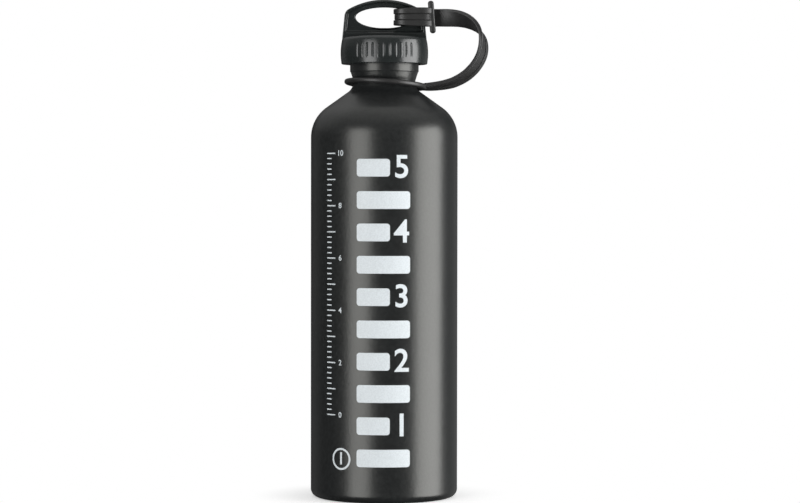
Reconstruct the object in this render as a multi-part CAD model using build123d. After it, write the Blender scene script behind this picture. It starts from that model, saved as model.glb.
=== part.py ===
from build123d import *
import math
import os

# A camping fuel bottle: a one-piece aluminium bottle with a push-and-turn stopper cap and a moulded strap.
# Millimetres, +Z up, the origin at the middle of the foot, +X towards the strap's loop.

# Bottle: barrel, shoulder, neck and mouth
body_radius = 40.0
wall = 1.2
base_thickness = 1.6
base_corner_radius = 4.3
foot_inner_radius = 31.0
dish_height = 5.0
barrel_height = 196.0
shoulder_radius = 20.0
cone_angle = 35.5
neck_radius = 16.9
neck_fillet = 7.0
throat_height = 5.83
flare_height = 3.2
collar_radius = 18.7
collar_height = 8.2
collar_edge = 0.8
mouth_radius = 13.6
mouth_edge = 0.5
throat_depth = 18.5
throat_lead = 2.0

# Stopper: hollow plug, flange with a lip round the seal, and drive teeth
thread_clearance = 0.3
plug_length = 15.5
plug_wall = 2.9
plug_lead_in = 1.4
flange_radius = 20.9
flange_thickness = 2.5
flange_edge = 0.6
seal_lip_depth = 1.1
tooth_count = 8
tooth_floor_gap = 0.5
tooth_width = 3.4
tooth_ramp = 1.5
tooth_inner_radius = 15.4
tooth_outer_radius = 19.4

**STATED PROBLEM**
Using the material above, quote the first line and each line after it, stopping at and including the line that holds "throat_lead = 2.0".

**EXERCISE RESPONSE**
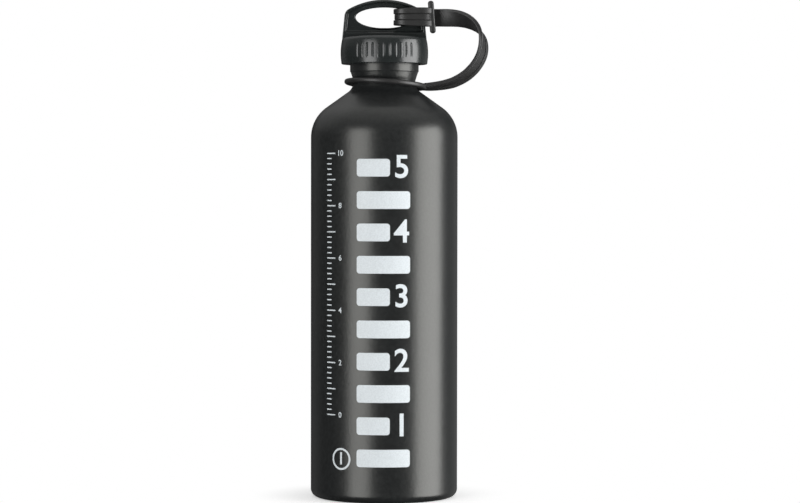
Reconstruct the object in this render as a multi-part CAD model using build123d. After it, write the Blender scene script behind this picture. It starts from that model, saved as model.glb.
=== part.py ===
from build123d import *
import math
import os

# A camping fuel bottle: a one-piece aluminium bottle with a push-and-turn stopper cap and a moulded strap.
# Millimetres, +Z up, the origin at the middle of the foot, +X towards the strap's loop.

# Bottle: barrel, shoulder, neck and mouth
body_radius = 40.0
wall = 1.2
base_thickness = 1.6
base_corner_radius = 4.3
foot_inner_radius = 31.0
dish_height = 5.0
barrel_height = 196.0
shoulder_radius = 20.0
cone_angle = 35.5
neck_radius = 16.9
neck_fillet = 7.0
throat_height = 5.83
flare_height = 3.2
collar_radius = 18.7
collar_height = 8.2
collar_edge = 0.8
mouth_radius = 13.6
mouth_edge = 0.5
throat_depth = 18.5
throat_lead = 2.0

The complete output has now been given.